Nathan Lewin
WSJ, July 7, 2022
“Orthodox Jews can now push to establish local laws like those nullified by the court’s 1971 decision, which would provide important funding to Jewish day schools and other religious educational options.”
In Kennedy v. Bremerton, a decision upholding a public-school football coach’s right to kneel in prayer after a game, the Supreme Court buried Lemon v. Kurtzman, a constitutional precedent conceived in 1971 by Chief Justice Warren Burger. For decades this opinion’s three-part test for determining whether a governmental action violates the Establishment Clause of the First Amendment dominated religious-liberty litigation. From the beginning, it divided the American Jewish community.
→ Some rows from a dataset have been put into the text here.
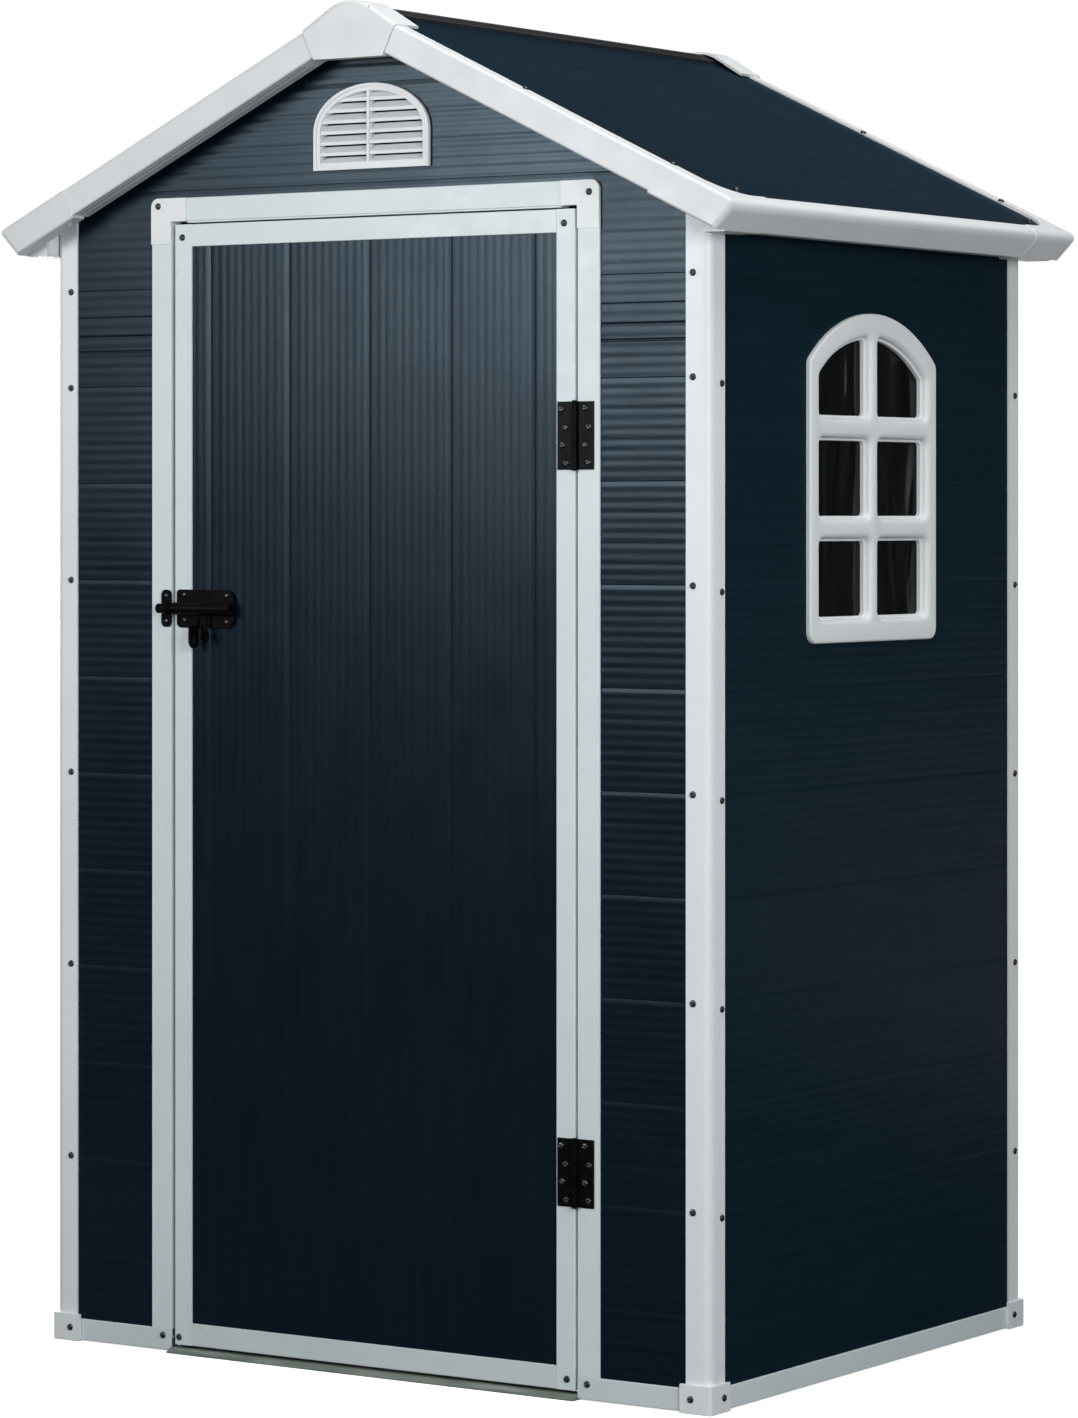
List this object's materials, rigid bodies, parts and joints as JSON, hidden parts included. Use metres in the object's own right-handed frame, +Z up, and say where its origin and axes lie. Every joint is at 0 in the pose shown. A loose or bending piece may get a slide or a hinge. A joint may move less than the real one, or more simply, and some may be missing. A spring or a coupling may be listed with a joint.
{
  "type": "small gable-roofed tool shed",
  "caption": "Small garden tool shed with ribbed walls, white trims, a gable roof, an arched side window and a hinged door held by a slide bolt.",
  "frame": {"origin": "centre of the bounding box's bottom face, on the ground under the feet", "axes": "+X to the right seen from the door, +Y from the door to the back wall, +Z up"},
  "size_m": [1.3354, 1.034, 2.045],
  "materials": {
    "trim": "satin white moulded plastic",
    "frame": "satin white paint",
    "board": "dark grey ribbed board",
    "sill": "dull grey",
    "glazing": "dark glossy sheet",
    "hardware": "satin black"
  },
  "bodies": {
    "shed": {"feet": "trim", "post_front_left": "trim", "post_front_right": "trim", "post_back_left": "trim", "post_back_right": "trim", "base_rail_front_left": "frame", "base_rail_front_right": "frame", "base_rail_left": "frame", "base_rail_right": "frame", "base_rail_back": "frame", "door_sill": "sill", "front_wall_left": "board", "front_wall_right": "board", "front_gable": "board", "left_wall": "board", "right_wall": "board", "back_wall": "board", "door_jamb_left": "frame", "door_jamb_right": "frame", "door_header": "frame", "door_frame_corners": "trim", "gable_vent": "trim", "window_frame": "trim", "window_glass": "glazing", "roof_panel_left": "board", "roof_panel_right": "board", "ridge_cap": "hardware", "barge_boards_front": "trim", "barge_boards_back": "trim", "eave_trim_left": "trim", "eave_trim_right": "trim", "apex_cap_front": "trim", "apex_cap_back": "trim", "roof_corners_front": "trim", "roof_corners_back": "trim", "hinge_frame_leaves": "hardware", "bolt_keeper": "hardware"},
    "door": {"door_panel": "board", "door_stile_left": "frame", "door_stile_right": "frame", "door_rail_top": "frame", "door_rail_bottom": "frame", "hinge_door_leaves": "hardware", "bolt_plate": "hardware"},
    "bolt": {"bolt_rod": "hardware"}
  },
  "joints": [
    {"name": "door_hinge", "type": "hinge", "parent": "shed", "child": "door", "pos_m": [0.371, -0.468, 0.863], "axis": [0, 0, 1], "range_deg": [0, 150]},
    {"name": "bolt_slide", "type": "slide", "parent": "door", "child": "bolt", "axis": [1, 0, 0], "range_m": [0, 0.036]}
  ]
}
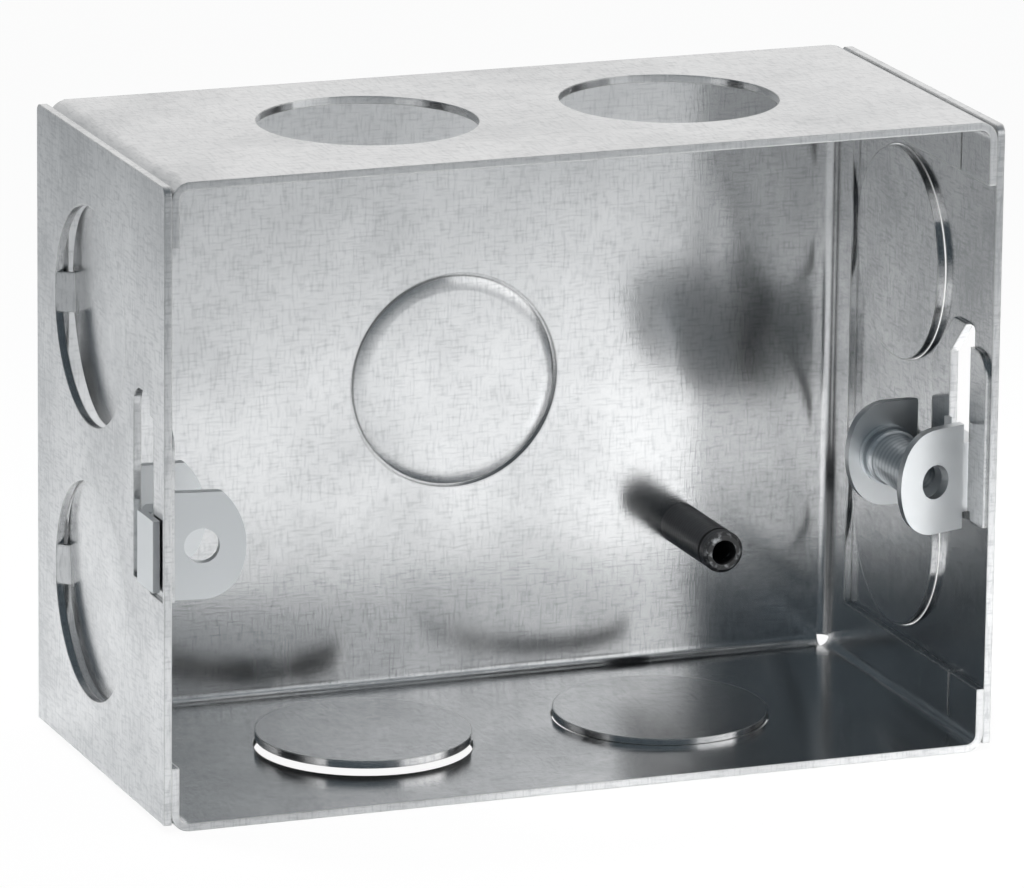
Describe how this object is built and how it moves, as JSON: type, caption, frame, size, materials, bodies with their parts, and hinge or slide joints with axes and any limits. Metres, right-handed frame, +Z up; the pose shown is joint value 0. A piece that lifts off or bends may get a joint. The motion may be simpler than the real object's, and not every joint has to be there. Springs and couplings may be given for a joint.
{
  "type": "metal back box",
  "caption": "Folded galvanised steel back box, open at the front, with round knock-outs, sliding fixing lugs in slotted end plates and an earth post.",
  "frame": {"origin": "middle of the footprint, on the underside that the box stands on", "axes": "X along the width, +Z up, the open front faces -Y and the back faces +Y"},
  "size_m": [0.1012, 0.0454, 0.074],
  "materials": {
    "galvanised_sheet": "hot dip zinc coat, satin, faint spangle",
    "zinc_plated_strip": "bright zinc plate",
    "zinc_plated_turned_steel": "turned, zinc plate",
    "blackened_steel": "black, satin"
  },
  "bodies": {
    "box": {"tray": "galvanised_sheet", "left_side_plate": "galvanised_sheet", "right_side_plate": "galvanised_sheet", "earth_post": "blackened_steel"},
    "left_fixing": {"left_lug": "zinc_plated_strip"},
    "right_fixing": {"right_lug": "zinc_plated_strip", "right_lug_sleeve": "zinc_plated_turned_steel"}
  },
  "joints": [
    {"name": "left_lug_slide", "type": "slide", "parent": "box", "child": "left_fixing", "axis": [0, 0, 1], "range_m": [0, 0.0104]},
    {"name": "right_lug_slide", "type": "slide", "parent": "box", "child": "right_fixing", "axis": [0, 0, 1], "range_m": [0, 0.0104]}
  ]
}
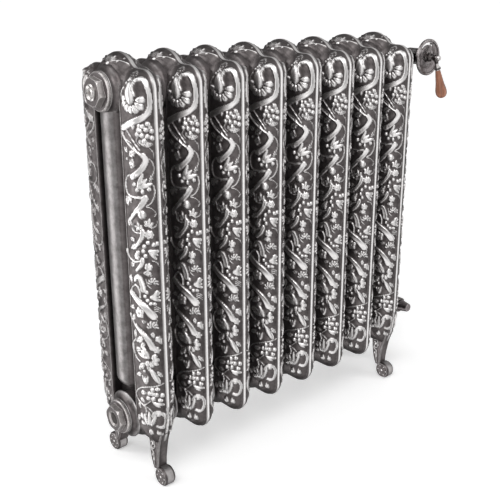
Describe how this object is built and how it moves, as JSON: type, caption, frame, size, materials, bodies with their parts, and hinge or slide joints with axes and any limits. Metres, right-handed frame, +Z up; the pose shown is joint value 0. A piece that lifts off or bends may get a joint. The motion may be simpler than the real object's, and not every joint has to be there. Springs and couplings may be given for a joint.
{
  "type": "cast iron radiator with valve",
  "caption": "Ornate cast-iron column radiator on cabriole legs, with a crank-handled throttle valve, a lockshield valve and an air vent.",
  "frame": {"origin": "on the floor, under the middle of the whole object's box", "axes": "+X along the row of sections towards the valves, -Y is the front that the dial and crank face, +Z up"},
  "size_m": [0.8943, 0.199, 0.788],
  "materials": {
    "burnished_iron": "hand burnished cast iron: dark brown-grey in the hollows, polished silver on the raised ornament, waxed",
    "bush_iron": "burnished, edges polished",
    "malleable_iron": "as cast",
    "gasket": "plain",
    "pewter": "antique pewter plating",
    "dial_pewter": "antique pewter plating, rim polished",
    "cap_pewter": "antique pewter plating",
    "bright_steel": "polished",
    "brass": "plain",
    "wood": "turned hardwood, oiled"
  },
  "bodies": {
    "radiator": {"section_1": "burnished_iron", "section_2": "burnished_iron", "section_3": "burnished_iron", "section_4": "burnished_iron", "section_5": "burnished_iron", "section_6": "burnished_iron", "section_7": "burnished_iron", "section_8": "burnished_iron", "upper_nipples": "malleable_iron", "lower_nipples": "malleable_iron", "upper_section_gaskets": "gasket", "lower_section_gaskets": "gasket", "top_left_bush": "bush_iron", "top_left_bush_gasket": "gasket", "bottom_left_bush": "bush_iron", "bottom_left_bush_gasket": "gasket", "top_right_bush": "bush_iron", "top_right_bush_gasket": "gasket", "bottom_right_bush": "bush_iron", "bottom_right_bush_gasket": "gasket", "air_vent_body": "bright_steel", "top_valve_tail": "pewter", "top_union_nut": "pewter", "top_olive": "brass", "top_compression_nut": "pewter", "lower_valve_tail": "pewter", "lower_union_nut": "pewter", "lower_olive": "brass", "lower_compression_nut": "pewter", "top_valve_body": "pewter", "lower_valve_body": "pewter", "top_valve_bonnet": "pewter", "gland_packing": "gasket", "dial_locknut": "pewter", "gland_nut": "pewter", "dial_plate": "dial_pewter", "lower_valve_bonnet": "pewter"},
    "crank": {"throttle_plug": "brass", "throttle_spindle": "bright_steel", "crank_lever": "pewter", "lever_cap_nut": "bright_steel", "handle_ferrule": "bright_steel", "handle_collar": "pewter", "handle_rod": "bright_steel", "wooden_handle": "wood"},
    "vent_screw": {"air_vent_screw": "bright_steel"},
    "regulator": {"regulating_spindle": "bright_steel"},
    "cap": {"lockshield_cap": "cap_pewter"}
  },
  "joints": [
    {"name": "crank_turn", "type": "hinge", "parent": "radiator", "child": "crank", "pos_m": [0.40845, -0.052, 0.727], "axis": [0, -1, 0], "range_deg": [-16, 66]},
    {"name": "vent_screw_turn", "type": "hinge", "parent": "radiator", "child": "vent_screw", "pos_m": [-0.44155, 0, 0.727], "axis": [-1, 0, 0], "range_deg": [0, 360]},
    {"name": "regulator_turn", "type": "hinge", "parent": "radiator", "child": "regulator", "pos_m": [0.38645, -0.02, 0.124], "axis": [0, -1, 0], "range_deg": [0, 1080]},
    {"name": "cap_pull", "type": "slide", "parent": "radiator", "child": "cap", "axis": [0, -1, 0], "range_m": [0, 0.045]}
  ]
}
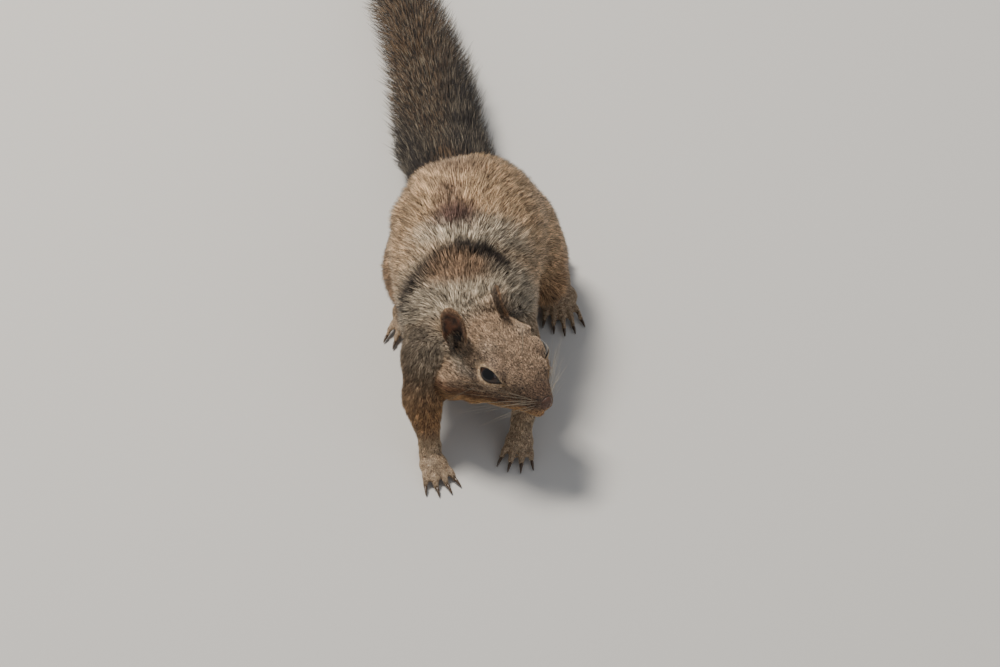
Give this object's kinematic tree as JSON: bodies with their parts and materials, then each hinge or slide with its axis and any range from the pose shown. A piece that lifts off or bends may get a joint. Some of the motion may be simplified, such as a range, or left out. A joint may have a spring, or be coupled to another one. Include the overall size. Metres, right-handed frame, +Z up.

Some Jewish groups see Lemon’s overturning as a blow to the First Amendment. The Anti-Defamation League mourned its death as “a grim day in education.” The American Jewish Committee called its demise “a serious blow against the Constitution” because it “subordinates conscience protecting aspects of separation of church and state to individual religious expression.”
On the other hand, Orthodox Jewish groups such as Agudath Israel and the Orthodox Union believe that Lemon confounded American courts and led to countless bad judicial decisions. For them, Kennedy v. Bremertonis reason to celebrate.
How did Lemon come about? In 1968 and 1969 the legislatures of Pennsylvania and Rhode Island authorized government payments to supplement or reimburse the salaries of teachers of secular subjects such as science and math in nonpublic schools. The laws of both states were challenged in federal lawsuits as violating church-state separation because most of the funded private schools were Catholic.